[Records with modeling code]
************
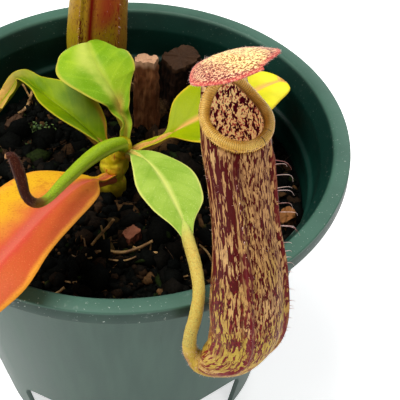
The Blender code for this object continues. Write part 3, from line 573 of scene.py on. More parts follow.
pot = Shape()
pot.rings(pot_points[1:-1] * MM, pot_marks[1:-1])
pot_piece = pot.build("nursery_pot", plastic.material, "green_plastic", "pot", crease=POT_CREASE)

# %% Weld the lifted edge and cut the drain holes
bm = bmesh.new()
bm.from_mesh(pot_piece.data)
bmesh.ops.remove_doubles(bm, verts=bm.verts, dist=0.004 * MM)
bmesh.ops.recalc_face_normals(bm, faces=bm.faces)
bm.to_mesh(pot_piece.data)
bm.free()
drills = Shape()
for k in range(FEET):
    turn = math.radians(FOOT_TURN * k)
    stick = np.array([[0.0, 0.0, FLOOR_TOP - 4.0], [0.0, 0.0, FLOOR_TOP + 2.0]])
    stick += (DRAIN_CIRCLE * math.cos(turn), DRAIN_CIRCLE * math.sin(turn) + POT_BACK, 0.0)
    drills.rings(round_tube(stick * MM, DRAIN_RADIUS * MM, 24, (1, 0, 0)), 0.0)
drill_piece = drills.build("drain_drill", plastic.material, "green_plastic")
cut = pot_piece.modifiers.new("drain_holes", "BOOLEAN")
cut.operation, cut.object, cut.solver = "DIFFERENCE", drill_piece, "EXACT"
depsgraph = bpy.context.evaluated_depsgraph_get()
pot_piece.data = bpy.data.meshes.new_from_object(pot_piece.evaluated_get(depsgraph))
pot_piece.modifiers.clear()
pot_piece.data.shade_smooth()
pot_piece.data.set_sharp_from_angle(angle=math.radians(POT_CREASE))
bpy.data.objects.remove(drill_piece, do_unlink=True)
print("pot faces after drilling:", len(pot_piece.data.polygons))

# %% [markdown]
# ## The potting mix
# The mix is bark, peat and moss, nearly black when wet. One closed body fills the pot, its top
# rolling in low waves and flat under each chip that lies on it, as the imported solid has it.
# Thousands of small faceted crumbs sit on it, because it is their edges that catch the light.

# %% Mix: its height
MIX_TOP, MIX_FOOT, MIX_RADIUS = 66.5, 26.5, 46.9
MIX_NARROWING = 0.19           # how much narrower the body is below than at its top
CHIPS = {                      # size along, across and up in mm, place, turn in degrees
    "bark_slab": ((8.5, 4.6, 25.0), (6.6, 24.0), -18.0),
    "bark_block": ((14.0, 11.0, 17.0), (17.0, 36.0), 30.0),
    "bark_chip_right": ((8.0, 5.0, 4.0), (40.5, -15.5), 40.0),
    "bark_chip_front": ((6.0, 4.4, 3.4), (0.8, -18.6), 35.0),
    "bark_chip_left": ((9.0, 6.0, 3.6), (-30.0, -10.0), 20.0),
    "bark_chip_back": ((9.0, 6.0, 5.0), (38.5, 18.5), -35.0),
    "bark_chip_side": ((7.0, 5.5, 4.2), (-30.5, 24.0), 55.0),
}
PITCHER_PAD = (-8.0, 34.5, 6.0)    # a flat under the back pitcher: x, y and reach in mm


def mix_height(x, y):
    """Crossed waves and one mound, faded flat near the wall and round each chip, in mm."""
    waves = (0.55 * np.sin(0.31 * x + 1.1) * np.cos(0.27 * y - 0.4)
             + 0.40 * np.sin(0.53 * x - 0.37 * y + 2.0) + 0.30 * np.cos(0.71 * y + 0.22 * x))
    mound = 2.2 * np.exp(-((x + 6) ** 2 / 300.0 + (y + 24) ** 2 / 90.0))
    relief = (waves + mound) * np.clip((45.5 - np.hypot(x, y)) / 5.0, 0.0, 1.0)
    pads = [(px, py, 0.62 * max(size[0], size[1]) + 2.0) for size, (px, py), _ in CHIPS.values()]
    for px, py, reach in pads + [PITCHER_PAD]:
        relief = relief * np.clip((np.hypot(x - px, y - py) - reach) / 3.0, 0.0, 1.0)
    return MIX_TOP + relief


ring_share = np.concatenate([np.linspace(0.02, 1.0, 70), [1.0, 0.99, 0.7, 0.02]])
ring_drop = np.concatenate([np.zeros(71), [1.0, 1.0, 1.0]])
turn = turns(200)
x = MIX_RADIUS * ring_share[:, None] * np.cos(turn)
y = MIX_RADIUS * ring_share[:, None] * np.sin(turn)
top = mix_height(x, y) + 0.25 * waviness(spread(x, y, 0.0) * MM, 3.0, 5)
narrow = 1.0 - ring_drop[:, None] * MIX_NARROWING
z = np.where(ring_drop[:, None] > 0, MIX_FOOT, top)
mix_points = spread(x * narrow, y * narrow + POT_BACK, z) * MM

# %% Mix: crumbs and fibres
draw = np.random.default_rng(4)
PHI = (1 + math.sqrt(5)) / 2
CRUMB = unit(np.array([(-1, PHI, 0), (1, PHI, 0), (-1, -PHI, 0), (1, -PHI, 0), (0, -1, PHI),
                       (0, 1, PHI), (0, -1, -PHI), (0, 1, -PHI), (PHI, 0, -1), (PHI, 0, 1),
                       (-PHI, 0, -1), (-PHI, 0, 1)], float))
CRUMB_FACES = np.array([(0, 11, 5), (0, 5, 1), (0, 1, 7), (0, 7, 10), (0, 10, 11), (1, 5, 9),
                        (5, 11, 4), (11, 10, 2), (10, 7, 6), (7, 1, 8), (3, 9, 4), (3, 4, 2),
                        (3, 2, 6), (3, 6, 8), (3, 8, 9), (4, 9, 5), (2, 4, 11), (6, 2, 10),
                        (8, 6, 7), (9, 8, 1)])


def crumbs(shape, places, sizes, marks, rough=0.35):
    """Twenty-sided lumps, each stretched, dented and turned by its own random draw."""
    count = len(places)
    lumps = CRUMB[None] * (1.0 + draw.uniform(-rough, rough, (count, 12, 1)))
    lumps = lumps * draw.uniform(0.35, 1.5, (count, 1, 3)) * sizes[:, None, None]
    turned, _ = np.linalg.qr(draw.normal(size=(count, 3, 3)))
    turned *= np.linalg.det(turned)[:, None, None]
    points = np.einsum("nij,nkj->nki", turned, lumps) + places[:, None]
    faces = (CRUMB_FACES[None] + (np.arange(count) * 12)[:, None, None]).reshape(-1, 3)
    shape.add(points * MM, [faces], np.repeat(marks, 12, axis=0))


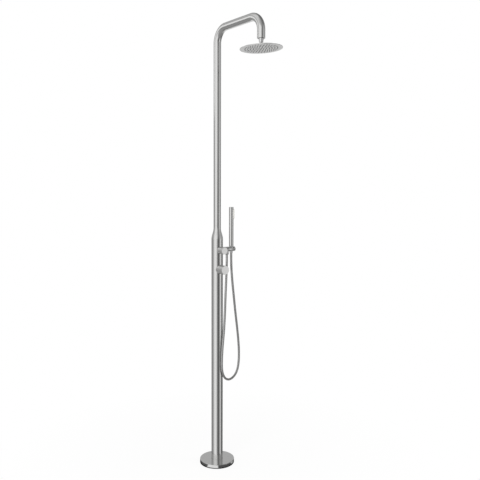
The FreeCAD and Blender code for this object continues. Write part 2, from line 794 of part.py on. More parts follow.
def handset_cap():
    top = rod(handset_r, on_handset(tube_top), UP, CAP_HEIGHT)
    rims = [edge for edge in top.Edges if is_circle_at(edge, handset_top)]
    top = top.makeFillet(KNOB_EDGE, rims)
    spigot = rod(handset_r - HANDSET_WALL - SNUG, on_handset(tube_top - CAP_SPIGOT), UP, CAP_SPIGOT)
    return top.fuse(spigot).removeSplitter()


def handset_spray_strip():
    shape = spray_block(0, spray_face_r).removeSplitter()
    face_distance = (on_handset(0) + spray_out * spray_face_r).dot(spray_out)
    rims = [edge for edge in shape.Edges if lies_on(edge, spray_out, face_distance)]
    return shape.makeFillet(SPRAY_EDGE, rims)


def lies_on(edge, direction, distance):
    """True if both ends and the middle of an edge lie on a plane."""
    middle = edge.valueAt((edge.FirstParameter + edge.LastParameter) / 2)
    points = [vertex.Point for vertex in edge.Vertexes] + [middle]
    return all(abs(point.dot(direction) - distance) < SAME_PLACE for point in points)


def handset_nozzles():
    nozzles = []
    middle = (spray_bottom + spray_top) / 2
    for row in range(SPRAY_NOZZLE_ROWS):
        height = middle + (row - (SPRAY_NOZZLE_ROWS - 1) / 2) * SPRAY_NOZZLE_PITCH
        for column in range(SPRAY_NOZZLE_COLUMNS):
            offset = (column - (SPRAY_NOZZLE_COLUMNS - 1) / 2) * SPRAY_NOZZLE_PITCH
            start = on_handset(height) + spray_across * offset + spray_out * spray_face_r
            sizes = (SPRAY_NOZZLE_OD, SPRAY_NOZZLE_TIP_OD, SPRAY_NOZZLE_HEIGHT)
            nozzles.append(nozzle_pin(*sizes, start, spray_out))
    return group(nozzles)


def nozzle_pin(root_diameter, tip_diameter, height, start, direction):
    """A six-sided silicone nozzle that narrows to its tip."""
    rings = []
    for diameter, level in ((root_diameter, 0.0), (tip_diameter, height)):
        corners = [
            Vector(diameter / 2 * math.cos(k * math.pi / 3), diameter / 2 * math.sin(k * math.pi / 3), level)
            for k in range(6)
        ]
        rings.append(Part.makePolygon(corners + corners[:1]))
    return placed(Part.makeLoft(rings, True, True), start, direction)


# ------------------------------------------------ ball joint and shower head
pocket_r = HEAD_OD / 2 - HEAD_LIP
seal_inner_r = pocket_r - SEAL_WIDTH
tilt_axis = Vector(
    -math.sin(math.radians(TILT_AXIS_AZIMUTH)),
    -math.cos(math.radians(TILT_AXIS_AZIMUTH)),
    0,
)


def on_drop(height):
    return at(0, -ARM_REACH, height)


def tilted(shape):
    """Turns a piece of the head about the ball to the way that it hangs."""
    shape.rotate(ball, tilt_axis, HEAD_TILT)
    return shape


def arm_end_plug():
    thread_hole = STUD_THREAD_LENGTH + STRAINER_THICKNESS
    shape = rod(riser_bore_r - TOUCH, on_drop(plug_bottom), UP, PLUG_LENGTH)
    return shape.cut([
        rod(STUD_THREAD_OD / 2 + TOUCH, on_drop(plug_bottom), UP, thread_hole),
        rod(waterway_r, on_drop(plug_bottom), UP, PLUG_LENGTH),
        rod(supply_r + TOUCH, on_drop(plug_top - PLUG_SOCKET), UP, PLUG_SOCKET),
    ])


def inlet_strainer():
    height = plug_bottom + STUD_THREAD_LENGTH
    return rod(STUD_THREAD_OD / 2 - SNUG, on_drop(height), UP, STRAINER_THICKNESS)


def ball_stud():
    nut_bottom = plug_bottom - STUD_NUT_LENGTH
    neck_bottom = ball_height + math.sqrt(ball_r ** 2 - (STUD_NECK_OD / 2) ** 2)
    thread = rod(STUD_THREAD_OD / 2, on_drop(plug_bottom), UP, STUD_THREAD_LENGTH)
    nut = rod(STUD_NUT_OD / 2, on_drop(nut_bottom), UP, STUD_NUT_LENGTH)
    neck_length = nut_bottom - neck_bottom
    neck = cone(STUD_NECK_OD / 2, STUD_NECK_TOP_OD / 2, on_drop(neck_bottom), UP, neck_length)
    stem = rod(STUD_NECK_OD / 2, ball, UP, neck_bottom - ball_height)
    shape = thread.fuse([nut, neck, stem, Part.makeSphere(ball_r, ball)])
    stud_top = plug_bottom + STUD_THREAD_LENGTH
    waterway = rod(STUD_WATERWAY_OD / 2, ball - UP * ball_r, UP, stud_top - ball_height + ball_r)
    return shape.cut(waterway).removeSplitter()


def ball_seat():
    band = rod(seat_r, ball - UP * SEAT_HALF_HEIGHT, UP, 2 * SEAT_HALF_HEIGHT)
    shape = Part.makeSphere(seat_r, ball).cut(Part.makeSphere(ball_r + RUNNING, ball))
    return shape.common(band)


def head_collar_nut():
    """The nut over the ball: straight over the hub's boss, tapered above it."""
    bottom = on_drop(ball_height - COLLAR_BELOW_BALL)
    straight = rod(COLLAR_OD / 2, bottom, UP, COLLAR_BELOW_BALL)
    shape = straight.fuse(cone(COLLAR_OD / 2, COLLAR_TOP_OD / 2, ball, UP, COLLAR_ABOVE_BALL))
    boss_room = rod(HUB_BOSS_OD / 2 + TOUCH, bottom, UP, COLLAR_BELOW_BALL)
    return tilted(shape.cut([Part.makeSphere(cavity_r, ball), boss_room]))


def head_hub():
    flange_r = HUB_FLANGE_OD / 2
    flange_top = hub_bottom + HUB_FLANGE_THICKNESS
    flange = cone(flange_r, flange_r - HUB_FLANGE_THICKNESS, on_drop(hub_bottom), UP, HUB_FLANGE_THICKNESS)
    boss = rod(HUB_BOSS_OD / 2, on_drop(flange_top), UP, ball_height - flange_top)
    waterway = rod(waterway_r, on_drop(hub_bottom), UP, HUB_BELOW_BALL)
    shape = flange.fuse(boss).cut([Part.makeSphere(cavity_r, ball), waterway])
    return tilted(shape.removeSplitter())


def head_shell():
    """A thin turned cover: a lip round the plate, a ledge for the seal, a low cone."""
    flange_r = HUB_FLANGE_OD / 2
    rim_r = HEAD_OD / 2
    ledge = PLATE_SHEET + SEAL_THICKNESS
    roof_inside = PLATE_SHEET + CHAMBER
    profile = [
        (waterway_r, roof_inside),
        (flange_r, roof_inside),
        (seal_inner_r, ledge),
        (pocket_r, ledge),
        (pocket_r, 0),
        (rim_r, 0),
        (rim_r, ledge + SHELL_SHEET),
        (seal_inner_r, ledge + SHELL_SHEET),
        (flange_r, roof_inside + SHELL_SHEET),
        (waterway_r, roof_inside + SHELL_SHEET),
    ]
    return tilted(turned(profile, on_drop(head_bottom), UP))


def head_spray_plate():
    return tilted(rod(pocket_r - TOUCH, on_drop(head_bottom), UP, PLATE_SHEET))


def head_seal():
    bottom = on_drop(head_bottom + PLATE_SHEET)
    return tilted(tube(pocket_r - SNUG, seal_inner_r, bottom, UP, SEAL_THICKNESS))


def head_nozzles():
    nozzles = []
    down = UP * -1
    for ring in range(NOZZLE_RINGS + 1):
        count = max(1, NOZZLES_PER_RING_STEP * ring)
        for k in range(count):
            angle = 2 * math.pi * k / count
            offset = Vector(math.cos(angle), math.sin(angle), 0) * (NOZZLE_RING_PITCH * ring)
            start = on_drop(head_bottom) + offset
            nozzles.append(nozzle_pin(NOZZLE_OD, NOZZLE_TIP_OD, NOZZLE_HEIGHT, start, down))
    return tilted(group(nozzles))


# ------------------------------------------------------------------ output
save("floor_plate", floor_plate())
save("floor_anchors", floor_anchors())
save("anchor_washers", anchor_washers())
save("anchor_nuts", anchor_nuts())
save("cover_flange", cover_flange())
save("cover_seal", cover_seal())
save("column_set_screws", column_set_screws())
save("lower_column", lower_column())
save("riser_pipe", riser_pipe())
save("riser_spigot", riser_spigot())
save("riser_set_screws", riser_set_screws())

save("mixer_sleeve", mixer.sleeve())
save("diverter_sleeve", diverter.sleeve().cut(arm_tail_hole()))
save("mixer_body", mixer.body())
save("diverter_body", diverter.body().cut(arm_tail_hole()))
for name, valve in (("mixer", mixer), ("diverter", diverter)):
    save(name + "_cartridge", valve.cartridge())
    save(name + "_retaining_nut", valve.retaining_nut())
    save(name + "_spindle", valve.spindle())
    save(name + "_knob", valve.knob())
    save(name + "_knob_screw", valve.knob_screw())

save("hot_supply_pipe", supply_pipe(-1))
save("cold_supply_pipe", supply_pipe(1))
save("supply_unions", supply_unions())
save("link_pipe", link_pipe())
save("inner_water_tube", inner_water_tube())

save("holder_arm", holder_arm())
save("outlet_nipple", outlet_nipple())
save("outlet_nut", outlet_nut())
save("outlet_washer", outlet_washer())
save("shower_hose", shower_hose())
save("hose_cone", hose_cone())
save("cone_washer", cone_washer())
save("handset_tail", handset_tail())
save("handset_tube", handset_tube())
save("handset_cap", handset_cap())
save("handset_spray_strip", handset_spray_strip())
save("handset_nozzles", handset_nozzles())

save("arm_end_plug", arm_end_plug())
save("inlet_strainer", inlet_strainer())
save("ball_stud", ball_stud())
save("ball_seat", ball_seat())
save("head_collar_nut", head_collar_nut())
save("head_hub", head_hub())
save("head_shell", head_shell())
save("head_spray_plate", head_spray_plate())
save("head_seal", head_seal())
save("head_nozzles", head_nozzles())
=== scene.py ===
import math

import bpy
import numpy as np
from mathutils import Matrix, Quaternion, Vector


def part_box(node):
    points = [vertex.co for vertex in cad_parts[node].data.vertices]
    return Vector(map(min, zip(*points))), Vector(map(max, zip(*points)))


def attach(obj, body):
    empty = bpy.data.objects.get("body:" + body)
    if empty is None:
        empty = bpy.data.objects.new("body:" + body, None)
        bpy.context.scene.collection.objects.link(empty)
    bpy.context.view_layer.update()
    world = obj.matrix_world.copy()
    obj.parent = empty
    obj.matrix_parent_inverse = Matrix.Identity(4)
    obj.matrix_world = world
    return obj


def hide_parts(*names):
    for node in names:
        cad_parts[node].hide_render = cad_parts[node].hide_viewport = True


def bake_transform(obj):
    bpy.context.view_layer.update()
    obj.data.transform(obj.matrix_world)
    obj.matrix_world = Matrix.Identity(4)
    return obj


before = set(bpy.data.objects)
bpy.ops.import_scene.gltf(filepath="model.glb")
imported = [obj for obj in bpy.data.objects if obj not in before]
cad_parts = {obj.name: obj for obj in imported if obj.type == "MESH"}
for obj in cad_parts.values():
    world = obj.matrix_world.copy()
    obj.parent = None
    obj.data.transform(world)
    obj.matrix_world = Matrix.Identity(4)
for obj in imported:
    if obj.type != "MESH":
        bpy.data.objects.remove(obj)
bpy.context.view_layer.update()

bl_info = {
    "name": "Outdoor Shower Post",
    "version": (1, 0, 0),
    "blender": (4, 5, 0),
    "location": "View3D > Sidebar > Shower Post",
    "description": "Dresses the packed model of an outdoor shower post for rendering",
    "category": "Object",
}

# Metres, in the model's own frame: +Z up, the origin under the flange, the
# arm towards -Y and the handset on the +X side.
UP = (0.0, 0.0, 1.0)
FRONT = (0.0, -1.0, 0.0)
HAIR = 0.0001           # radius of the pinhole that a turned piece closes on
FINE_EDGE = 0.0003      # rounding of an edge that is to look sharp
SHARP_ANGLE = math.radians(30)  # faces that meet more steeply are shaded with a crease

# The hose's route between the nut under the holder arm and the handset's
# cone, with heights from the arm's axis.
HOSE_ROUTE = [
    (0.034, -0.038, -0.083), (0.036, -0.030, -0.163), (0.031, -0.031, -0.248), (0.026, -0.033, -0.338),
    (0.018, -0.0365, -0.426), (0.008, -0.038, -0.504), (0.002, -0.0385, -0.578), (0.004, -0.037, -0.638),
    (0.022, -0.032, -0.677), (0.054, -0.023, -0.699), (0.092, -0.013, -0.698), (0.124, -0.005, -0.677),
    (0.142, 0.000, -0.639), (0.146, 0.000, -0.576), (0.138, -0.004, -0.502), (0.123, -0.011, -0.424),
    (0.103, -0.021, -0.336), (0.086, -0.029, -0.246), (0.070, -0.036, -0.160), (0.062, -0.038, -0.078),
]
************
(Exercise):
Among the entries above, find the line with "The FreeCAD and" and the line with "return top.fuse(spigot).removeSplitter()"; give again exactly these two lines and all lines between them.

(Exercise solution):
The FreeCAD and Blender code for this object continues. Write part 2, from line 794 of part.py on. More parts follow.
def handset_cap():
    top = rod(handset_r, on_handset(tube_top), UP, CAP_HEIGHT)
    rims = [edge for edge in top.Edges if is_circle_at(edge, handset_top)]
    top = top.makeFillet(KNOB_EDGE, rims)
    spigot = rod(handset_r - HANDSET_WALL - SNUG, on_handset(tube_top - CAP_SPIGOT), UP, CAP_SPIGOT)
    return top.fuse(spigot).removeSplitter()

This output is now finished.